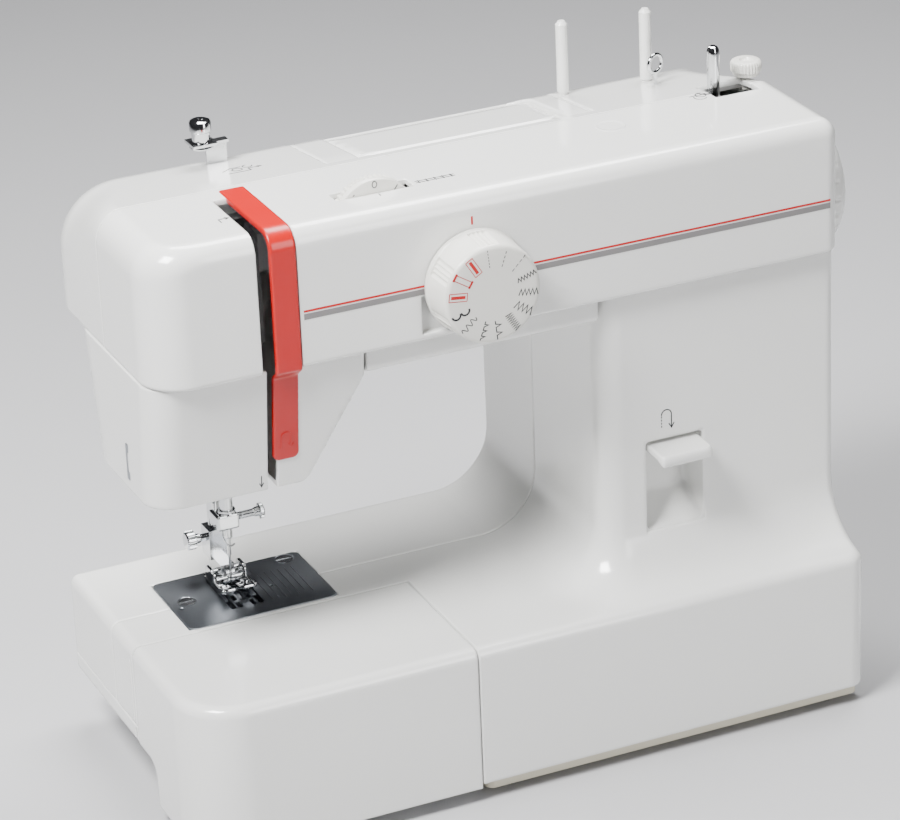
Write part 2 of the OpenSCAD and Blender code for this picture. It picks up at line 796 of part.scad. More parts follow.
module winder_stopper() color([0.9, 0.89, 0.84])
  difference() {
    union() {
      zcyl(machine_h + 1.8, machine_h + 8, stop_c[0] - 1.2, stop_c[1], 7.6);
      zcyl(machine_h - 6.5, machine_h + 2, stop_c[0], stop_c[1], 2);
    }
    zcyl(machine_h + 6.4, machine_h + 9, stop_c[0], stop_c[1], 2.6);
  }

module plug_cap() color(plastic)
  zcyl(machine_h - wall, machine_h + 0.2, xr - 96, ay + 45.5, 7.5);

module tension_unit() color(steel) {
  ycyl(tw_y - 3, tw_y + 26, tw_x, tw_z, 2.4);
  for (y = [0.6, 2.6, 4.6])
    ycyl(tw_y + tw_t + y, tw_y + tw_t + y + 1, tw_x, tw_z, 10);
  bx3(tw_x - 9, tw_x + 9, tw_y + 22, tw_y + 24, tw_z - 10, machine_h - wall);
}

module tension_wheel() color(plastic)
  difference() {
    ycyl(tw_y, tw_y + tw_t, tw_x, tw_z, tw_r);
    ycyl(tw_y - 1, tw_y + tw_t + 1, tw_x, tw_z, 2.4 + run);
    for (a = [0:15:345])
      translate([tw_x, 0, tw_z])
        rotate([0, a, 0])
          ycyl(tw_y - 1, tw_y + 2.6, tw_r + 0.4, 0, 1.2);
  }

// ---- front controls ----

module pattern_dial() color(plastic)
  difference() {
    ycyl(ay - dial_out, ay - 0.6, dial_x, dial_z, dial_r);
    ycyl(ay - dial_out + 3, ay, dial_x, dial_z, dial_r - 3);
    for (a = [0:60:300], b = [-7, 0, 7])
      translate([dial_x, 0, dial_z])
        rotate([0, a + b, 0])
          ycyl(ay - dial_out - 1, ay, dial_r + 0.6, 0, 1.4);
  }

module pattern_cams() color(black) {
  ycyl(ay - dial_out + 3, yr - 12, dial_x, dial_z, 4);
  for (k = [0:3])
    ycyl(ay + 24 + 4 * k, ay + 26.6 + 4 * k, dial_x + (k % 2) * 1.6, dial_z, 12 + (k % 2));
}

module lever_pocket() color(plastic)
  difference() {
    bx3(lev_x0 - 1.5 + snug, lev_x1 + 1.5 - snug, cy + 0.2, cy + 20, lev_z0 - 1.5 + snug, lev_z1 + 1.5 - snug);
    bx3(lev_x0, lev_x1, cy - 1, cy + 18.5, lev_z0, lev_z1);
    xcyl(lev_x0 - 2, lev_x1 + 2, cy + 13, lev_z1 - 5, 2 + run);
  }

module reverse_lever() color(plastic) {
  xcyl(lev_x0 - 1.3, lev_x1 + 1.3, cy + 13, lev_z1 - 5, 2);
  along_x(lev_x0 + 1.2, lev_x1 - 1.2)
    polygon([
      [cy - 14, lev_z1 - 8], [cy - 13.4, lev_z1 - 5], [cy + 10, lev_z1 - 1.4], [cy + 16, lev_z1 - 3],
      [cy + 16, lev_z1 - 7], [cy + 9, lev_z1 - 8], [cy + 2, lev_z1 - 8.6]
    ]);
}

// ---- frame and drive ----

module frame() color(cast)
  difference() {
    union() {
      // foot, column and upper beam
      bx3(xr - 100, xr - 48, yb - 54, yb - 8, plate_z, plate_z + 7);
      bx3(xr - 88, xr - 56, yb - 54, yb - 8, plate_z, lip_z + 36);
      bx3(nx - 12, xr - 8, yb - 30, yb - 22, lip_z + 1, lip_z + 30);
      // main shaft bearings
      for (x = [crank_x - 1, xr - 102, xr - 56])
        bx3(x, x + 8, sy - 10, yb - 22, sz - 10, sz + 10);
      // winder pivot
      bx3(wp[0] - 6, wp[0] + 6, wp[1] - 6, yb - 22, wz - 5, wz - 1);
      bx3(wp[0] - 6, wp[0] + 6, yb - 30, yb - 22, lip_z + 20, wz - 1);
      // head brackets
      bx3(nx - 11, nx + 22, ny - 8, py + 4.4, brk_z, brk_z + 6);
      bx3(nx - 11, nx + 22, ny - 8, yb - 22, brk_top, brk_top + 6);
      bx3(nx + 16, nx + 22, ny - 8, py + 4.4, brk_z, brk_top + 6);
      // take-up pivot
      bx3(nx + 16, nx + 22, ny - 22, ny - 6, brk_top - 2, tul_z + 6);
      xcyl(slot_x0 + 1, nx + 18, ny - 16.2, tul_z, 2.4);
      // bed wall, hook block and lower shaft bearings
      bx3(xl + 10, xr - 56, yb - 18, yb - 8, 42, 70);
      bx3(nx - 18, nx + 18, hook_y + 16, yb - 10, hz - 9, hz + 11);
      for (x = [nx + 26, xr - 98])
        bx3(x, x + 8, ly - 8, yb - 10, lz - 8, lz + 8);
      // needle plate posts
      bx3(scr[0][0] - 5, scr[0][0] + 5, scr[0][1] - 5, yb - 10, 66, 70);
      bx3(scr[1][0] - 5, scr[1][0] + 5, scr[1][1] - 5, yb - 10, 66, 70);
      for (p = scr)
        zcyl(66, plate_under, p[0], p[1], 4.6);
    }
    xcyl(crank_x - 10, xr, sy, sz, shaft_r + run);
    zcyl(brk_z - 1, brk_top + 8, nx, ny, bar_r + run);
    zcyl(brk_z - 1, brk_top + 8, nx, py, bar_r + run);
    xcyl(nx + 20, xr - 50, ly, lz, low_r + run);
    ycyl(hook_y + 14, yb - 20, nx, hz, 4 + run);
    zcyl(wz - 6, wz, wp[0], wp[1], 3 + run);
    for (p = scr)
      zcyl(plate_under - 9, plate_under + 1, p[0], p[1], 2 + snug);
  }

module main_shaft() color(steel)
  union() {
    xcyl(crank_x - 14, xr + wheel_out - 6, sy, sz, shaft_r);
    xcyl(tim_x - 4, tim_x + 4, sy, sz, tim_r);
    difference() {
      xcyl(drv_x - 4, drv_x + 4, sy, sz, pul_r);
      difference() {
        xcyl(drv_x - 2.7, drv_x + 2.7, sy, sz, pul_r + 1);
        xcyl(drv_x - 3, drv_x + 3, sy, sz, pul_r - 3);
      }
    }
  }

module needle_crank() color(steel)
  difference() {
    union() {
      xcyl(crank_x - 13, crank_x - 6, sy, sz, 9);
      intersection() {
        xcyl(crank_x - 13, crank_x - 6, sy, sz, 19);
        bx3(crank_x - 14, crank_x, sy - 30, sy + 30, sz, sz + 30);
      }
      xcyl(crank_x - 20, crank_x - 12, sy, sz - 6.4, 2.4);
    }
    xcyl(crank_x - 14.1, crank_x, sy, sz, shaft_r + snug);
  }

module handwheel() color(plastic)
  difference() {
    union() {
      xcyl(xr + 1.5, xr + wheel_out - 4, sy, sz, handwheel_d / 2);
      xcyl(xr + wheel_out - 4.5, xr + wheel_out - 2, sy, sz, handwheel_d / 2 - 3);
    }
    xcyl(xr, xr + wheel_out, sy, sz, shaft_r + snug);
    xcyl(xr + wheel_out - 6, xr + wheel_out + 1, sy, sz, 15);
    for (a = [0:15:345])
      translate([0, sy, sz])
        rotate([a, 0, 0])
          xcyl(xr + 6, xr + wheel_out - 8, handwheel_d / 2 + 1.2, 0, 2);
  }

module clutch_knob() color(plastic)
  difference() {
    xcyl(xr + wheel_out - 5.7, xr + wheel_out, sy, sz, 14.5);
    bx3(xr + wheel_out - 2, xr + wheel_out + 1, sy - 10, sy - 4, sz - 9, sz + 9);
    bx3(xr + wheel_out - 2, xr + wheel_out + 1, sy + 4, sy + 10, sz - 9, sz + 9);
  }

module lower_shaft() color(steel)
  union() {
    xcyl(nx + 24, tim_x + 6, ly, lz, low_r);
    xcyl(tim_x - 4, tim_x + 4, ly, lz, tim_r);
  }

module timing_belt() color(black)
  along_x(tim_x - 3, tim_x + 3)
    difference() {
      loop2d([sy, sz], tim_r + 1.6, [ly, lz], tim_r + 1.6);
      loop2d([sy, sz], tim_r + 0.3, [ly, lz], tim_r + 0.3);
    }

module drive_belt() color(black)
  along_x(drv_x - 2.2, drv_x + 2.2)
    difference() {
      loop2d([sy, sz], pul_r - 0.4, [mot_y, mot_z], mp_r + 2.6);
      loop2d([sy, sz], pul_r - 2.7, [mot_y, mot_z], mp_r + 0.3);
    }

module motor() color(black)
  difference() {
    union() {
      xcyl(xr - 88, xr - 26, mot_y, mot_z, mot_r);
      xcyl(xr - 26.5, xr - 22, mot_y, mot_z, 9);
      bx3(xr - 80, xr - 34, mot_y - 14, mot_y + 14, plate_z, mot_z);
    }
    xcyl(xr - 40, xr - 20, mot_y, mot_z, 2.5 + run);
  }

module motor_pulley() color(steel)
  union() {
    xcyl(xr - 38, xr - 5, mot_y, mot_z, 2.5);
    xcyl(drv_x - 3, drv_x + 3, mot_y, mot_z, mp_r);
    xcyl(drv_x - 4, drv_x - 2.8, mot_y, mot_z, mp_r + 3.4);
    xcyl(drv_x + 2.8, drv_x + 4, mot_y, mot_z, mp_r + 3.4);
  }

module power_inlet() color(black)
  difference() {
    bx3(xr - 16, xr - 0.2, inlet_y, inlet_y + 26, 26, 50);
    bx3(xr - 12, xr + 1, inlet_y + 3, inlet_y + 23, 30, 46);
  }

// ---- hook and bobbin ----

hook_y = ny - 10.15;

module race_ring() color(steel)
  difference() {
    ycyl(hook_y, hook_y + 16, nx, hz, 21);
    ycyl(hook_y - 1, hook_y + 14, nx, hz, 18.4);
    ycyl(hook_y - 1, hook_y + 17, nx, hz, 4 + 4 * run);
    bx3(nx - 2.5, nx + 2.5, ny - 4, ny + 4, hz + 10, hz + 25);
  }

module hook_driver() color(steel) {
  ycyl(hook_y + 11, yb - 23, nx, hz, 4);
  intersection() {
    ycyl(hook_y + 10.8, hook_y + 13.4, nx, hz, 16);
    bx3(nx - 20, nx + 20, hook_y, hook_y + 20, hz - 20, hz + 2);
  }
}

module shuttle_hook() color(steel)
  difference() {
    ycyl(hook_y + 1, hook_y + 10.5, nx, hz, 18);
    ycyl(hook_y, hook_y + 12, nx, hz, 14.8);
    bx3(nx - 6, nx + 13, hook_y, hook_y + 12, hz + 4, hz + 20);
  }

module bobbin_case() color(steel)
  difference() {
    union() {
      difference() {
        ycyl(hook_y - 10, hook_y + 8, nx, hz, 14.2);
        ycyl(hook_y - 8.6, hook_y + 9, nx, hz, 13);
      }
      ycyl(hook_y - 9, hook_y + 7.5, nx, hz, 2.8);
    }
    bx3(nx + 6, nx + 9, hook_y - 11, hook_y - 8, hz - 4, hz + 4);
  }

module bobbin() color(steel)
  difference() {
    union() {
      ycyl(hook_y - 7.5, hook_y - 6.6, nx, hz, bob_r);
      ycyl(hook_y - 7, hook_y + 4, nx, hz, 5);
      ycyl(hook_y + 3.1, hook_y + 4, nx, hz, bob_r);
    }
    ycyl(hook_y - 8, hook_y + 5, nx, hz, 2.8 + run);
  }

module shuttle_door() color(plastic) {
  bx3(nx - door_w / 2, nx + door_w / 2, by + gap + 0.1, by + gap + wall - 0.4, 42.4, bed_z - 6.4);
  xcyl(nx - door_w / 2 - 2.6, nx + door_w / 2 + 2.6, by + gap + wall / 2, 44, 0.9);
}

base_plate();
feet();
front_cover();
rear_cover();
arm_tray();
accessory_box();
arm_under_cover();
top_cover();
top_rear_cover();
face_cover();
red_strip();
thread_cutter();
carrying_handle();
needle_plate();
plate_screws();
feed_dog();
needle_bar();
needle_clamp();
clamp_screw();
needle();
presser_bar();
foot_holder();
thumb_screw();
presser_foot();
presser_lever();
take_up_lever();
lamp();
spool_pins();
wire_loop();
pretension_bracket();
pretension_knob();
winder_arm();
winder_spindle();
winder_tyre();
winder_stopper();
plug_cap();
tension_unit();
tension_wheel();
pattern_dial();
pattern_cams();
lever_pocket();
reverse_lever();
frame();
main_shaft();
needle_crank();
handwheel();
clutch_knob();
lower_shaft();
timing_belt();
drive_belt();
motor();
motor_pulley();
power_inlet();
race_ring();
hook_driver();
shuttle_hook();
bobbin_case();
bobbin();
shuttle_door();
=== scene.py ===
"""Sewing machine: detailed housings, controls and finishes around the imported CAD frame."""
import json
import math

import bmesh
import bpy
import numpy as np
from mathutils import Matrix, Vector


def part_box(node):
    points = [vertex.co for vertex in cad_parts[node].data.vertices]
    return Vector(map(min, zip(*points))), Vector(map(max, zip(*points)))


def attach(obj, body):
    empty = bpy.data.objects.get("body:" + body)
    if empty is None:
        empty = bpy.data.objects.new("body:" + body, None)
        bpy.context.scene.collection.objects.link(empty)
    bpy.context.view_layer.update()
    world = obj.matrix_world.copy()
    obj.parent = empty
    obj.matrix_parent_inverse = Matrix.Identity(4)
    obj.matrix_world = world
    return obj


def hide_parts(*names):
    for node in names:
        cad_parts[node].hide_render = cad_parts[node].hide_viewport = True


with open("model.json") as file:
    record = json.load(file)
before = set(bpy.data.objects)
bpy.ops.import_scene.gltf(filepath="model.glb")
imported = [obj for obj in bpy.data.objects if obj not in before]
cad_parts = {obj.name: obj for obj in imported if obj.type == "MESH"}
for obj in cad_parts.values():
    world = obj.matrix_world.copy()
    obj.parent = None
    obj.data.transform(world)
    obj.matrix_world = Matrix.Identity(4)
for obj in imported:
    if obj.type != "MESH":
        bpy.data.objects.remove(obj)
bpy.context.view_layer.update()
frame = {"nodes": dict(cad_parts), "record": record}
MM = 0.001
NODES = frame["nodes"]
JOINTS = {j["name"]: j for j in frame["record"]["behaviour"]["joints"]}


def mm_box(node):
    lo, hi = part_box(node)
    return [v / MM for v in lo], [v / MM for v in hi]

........

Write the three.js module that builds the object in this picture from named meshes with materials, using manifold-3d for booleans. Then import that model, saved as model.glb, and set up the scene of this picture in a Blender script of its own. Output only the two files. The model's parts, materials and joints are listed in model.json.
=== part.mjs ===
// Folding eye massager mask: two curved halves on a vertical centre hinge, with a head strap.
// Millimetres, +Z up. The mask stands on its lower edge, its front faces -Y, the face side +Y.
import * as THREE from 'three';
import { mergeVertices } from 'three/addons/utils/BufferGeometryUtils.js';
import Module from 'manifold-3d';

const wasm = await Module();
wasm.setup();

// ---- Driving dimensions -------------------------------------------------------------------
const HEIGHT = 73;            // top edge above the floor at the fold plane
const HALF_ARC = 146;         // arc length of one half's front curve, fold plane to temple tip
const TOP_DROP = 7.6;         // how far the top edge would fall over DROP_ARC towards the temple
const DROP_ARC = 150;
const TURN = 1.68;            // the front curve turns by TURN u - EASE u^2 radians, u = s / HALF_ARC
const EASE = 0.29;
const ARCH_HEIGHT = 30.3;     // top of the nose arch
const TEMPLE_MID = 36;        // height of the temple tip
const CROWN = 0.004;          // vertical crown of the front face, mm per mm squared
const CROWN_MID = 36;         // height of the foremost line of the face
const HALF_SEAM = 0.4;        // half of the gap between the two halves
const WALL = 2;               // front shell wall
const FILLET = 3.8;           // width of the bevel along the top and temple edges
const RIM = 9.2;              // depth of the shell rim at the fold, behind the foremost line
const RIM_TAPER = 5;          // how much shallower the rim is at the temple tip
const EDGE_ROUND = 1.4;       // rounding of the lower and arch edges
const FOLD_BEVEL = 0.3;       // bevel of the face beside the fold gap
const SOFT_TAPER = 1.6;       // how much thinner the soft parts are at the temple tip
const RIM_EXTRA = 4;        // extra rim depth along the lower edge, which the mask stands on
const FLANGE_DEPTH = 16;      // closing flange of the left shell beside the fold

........

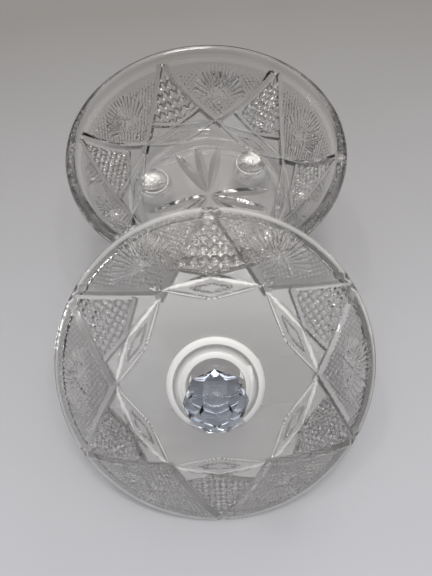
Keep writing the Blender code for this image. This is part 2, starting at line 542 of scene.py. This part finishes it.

........

» **OBJECTIVE**: Return exactly the lines above from the line that has "Write the three.js" through the line that has "import Module from 'manifold-3d';", inclusive, and nothing else.

» **RESPONSE TO THE EXERCISE**:
Write the three.js module that builds the object in this picture from named meshes with materials, using manifold-3d for booleans. Then import that model, saved as model.glb, and set up the scene of this picture in a Blender script of its own. Output only the two files. The model's parts, materials and joints are listed in model.json.
=== part.mjs ===
// Folding eye massager mask: two curved halves on a vertical centre hinge, with a head strap.
// Millimetres, +Z up. The mask stands on its lower edge, its front faces -Y, the face side +Y.
import * as THREE from 'three';
import { mergeVertices } from 'three/addons/utils/BufferGeometryUtils.js';
import Module from 'manifold-3d';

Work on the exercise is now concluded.